Don’t Starve – przeżyj w sandboxowym świecie survivalu. - Qualltin - 7 stycznia 2013

Don’t Starve – przeżyj w sandboxowym świecie survivalu.

Sezon na gry survivalowe trwa w najlepsze. Kolejny tytuł, który pozwoli nam w sandboxowym klimacie wcielić się w protagonistę mającego tylko jeden cel w swym żywocie – przetrwać, pojawia się na rynku. Don’t Starve to przyjemna dla oka gra, która za bezcen pozwoli nam zająć sobie mnóstwo godzin.

Mówiąc najkrócej: jest to sandbox, w którym to my dyktujemy warunki i w którym to my oddziałujemy w znacznym stopniu na otoczenie. Od nas zależy to, jak potoczą się losy stad, które napotkamy, czy lasów, które możemy przecież bez żadnego problemu spalić. Zaczynamy z pustymi rękoma, które z czasem, w toku ciężkiej pracy wydobywczo-zbierackiej, zapełnią się wszelakimi surowcami, które będziemy wykorzystywać do polepszenia jakości naszego życia. Największym naszym zmartwieniem jest doskwierający nam co chwilę głód, który niwelujemy docześnie wcinając znalezione jagody, upolowane sprytnie króliki czy wyhodowane rośliny. Gra byłaby jednak sama w sobie nudna, gdyby tylko zakładała przeżycie w warunkach względnej pewności sytuacji. Stąd też na naszej drodze znajdziemy różnego rodzaju zagrożenia zależne od lokacji i czasu rozgrywki. Świat podzielono na parę małych wysepek, z których każda ma swój unikalny klimat i unikalnych mieszkańców. Możemy trafić na pustynię zamieszkaną przez bawoły, bagna zajęte przez niepoznane ośmiornice (?), których macki dosięgają nas jak tylko przystaniemy na chwilę w złym miejscu, lasy z klimatycznym cmentarzem i mnóstwem pająków, z którymi przyjdzie nam się zmagać. To jednak nie jest wszystko. Zagrożeniem dla nas jest też noc. Ciemność wykończy nas natychmiast, stąd jak tylko zauważamy zachodzące słońce, rozpalamy ogień bądź kierujemy się do najbliższego źródła światła. W nieprzemierzonej ciemni znajdują się bowiem stwory, które rozszarpią nas jak tylko wyjdziemy z oświetlonego terenu. Raz na jakiś czas, względnie co 5 – 8 dni, napadają nas dzikie psy, często określane też mianem wilków, a ich nadejście zwiastuje przeraźliwe na swój sposób „szczekanie”. Każdy gracz dlatego nasłuchuje dźwięków otoczenia i nosi przy sobie sprzęt niezbędny do walki. Możemy wykorzystać proste narzędzia do walki, możemy także posłużyć się sprytem i wykorzystać pewne zależności.

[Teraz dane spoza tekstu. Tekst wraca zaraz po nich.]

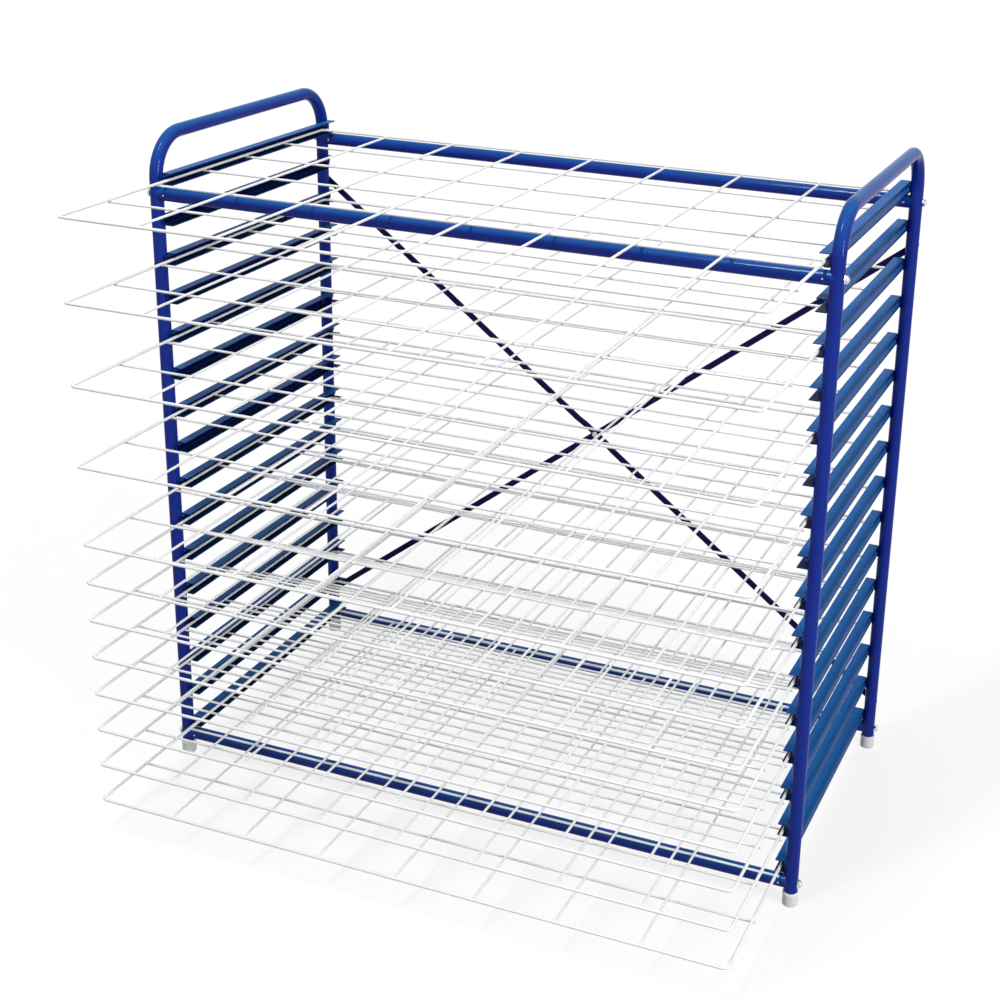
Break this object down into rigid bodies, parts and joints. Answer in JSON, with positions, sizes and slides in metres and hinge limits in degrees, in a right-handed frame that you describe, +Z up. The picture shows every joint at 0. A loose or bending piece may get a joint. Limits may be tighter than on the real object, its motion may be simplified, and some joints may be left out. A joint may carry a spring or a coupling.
{
  "type": "art drying rack",
  "caption": "Tabletop art drying rack: blue tube end frames with carrying handles, folded side runners and white wire shelves that slide out; cross-braced back",
  "frame": {"origin": "on the floor, under the centre of the overall width and depth", "axes": "+Z up; the shelves overhang and slide out towards -Y, the front; +X is the rack's right seen from the front"},
  "size_m": [0.6708, 0.4776, 0.6538],
  "materials": {
    "frame_paint": "gloss powder coat, royal blue",
    "brace_paint": "satin powder coat, navy",
    "shelf_wire": "gloss white powder coat over welded wire",
    "foot_plastic": "moulded white plastic",
    "bright_fastener": "bright plated steel"
  },
  "bodies": {
    "rack": {"brace_rivet": "brace_paint", "brace_screws": "bright_fastener", "cap_nuts": "bright_fastener", "crossbar_bolts": "bright_fastener", "falling_brace": "brace_paint", "left_end_frame": "frame_paint", "left_front_foot_cap": "foot_plastic", "left_rear_foot_cap": "foot_plastic", "left_runner_01": "frame_paint", "left_runner_02": "frame_paint", "left_runner_03": "frame_paint", "left_runner_04": "frame_paint", "left_runner_05": "frame_paint", "left_runner_06": "frame_paint", "left_runner_07": "frame_paint", "left_runner_08": "frame_paint", "left_runner_09": "frame_paint", "left_runner_10": "frame_paint", "left_runner_11": "frame_paint", "left_runner_12": "frame_paint", "left_runner_13": "frame_paint", "left_runner_14": "frame_paint", "left_runner_15": "frame_paint", "left_runner_16": "frame_paint", "lower_front_crossbar": "frame_paint", "lower_rear_crossbar": "frame_paint", "right_end_frame": "frame_paint", "right_front_foot_cap": "foot_plastic", "right_rear_foot_cap": "foot_plastic", "right_runner_01": "frame_paint", "right_runner_02": "frame_paint", "right_runner_03": "frame_paint", "right_runner_04": "frame_paint", "right_runner_05": "frame_paint", "right_runner_06": "frame_paint", "right_runner_07": "frame_paint", "right_runner_08": "frame_paint", "right_runner_09": "frame_paint", "right_runner_10": "frame_paint", "right_runner_11": "frame_paint", "right_runner_12": "frame_paint", "right_runner_13": "frame_paint", "right_runner_14": "frame_paint", "right_runner_15": "frame_paint", "right_runner_16": "frame_paint", "rising_brace": "brace_paint", "upper_front_crossbar": "frame_paint", "upper_rear_crossbar": "frame_paint"},
    "shelf_01_body": {"shelf_01": "shelf_wire"},
    "shelf_03_body": {"shelf_03": "shelf_wire"},
    "shelf_05_body": {"shelf_05": "shelf_wire"},
    "shelf_07_body": {"shelf_07": "shelf_wire"},
    "shelf_09_body": {"shelf_09": "shelf_wire"},
    "shelf_10_body": {"shelf_10": "shelf_wire"},
    "shelf_11_body": {"shelf_11": "shelf_wire"},
    "shelf_12_body": {"shelf_12": "shelf_wire"},
    "shelf_13_body": {"shelf_13": "shelf_wire"},
    "shelf_14_body": {"shelf_14": "shelf_wire"},
    "shelf_15_body": {"shelf_15": "shelf_wire"},
    "shelf_16_body": {"shelf_16": "shelf_wire"}
  },
  "joints": [
    {"name": "shelf_01_slide", "type": "slide", "parent": "rack", "child": "shelf_01_body", "axis": [0, -1, 0], "range_m": [0, 0.28]},
    {"name": "shelf_03_slide", "type": "slide", "parent": "rack", "child": "shelf_03_body", "axis": [0, -1, 0], "range_m": [0, 0.28]},
    {"name": "shelf_05_slide", "type": "slide", "parent": "rack", "child": "shelf_05_body", "axis": [0, -1, 0], "range_m": [0, 0.28]},
    {"name": "shelf_07_slide", "type": "slide", "parent": "rack", "child": "shelf_07_body", "axis": [0, -1, 0], "range_m": [0, 0.28]},
    {"name": "shelf_09_slide", "type": "slide", "parent": "rack", "child": "shelf_09_body", "axis": [0, -1, 0], "range_m": [0, 0.28]},
    {"name": "shelf_10_slide", "type": "slide", "parent": "rack", "child": "shelf_10_body", "axis": [0, -1, 0], "range_m": [0, 0.28]},
    {"name": "shelf_11_slide", "type": "slide", "parent": "rack", "child": "shelf_11_body", "axis": [0, -1, 0], "range_m": [0, 0.28]},
    {"name": "shelf_12_slide", "type": "slide", "parent": "rack", "child": "shelf_12_body", "axis": [0, -1, 0], "range_m": [0, 0.28]},
    {"name": "shelf_13_slide", "type": "slide", "parent": "rack", "child": "shelf_13_body", "axis": [0, -1, 0], "range_m": [0, 0.28]},
    {"name": "shelf_14_slide", "type": "slide", "parent": "rack", "child": "shelf_14_body", "axis": [0, -1, 0], "range_m": [0, 0.28]},
    {"name": "shelf_15_slide", "type": "slide", "parent": "rack", "child": "shelf_15_body", "axis": [0, -1, 0], "range_m": [0, 0.28]},
    {"name": "shelf_16_slide", "type": "slide", "parent": "rack", "child": "shelf_16_body", "axis": [0, -1, 0], "range_m": [0, 0.28]}
  ]
}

W Don’t Starve wszystko kręci się wokół zbierania i tworzenia. Zaczynamy od podstawowych surowców i narzędzi. Potem w drodze zdobywania doświadczenia uzyskujemy dostęp do bardziej zaawansowanych konstrukcji, które uniezależnią nas od zmiennego otoczenia pozwalając się skupić na coraz to bardziej wymagających wyzwaniach i potrzebach. Gra jest bardzo często aktualizowana, a co ważniejsze, owe uaktualnienia nie mają charakteru samych „fixów”, a oferują nam za każdym razem nowe funkcjonalności, które wymuszają na nas ponowne poznawanie zależności  i funkcji dodanych zagadnień. Jako wynik uznać można ilość przeżytych dni. Rekordem gry na chwilę obecną jest ich wartość mieszcząca się w okolicach 500 – 600 dni. Ja, po 5 godzinach gry, doszedłem ledwie do 25 – 30 dnia, więc można sobie wyobrazić ile czasu poświęcił ktoś na przetrwanie takiego okresu czasu.

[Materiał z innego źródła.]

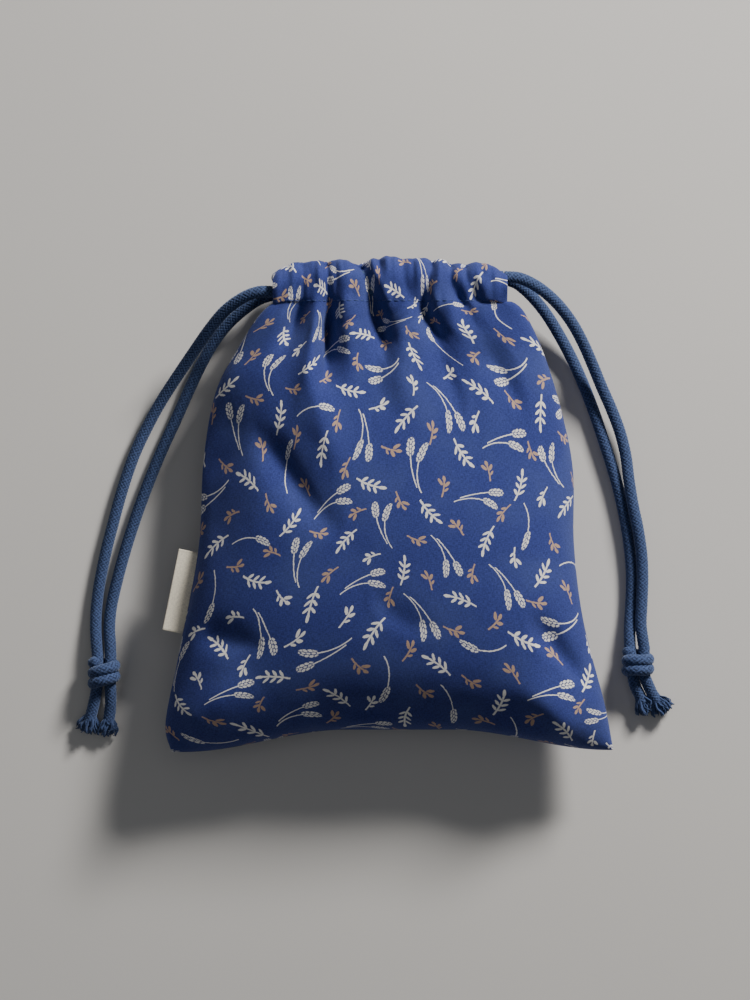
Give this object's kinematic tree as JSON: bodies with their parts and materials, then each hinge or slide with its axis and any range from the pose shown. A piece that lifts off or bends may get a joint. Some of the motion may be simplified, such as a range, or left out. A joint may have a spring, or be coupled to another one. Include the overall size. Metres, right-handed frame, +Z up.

„Nie umrzyj z głodu” można zasmakować w wersji demonstracyjnej dostępnej na stronie głównej gry. Mamy możliwość rozegrać 16 minut, a potem zdecydować czy chcemy nabyć naszą kopię gry. Ja za dwa klucze zapłaciłem 12 dolarów, więc trochę ponad 37 złotych. Grę można dodać do Steam’a, bądź korzystać ze zwykłego, osobnego launchera. Zauważalne jest zwiększone zainteresowanie tego typu tytułami produkcji niezależnych, stawiających częściej na pomysł aniżeli na niesamowite technologicznie twory. Don’t Starve jest dzieckiem tego trendu, z którym na pewno warto się zapoznać. Prosta, zajmująca trochę ponad 250mb gra wciąga i bawi, a i nie kosztuje też zbyt wiele. W końcu to tylko ~19 złotych za jeden klucz.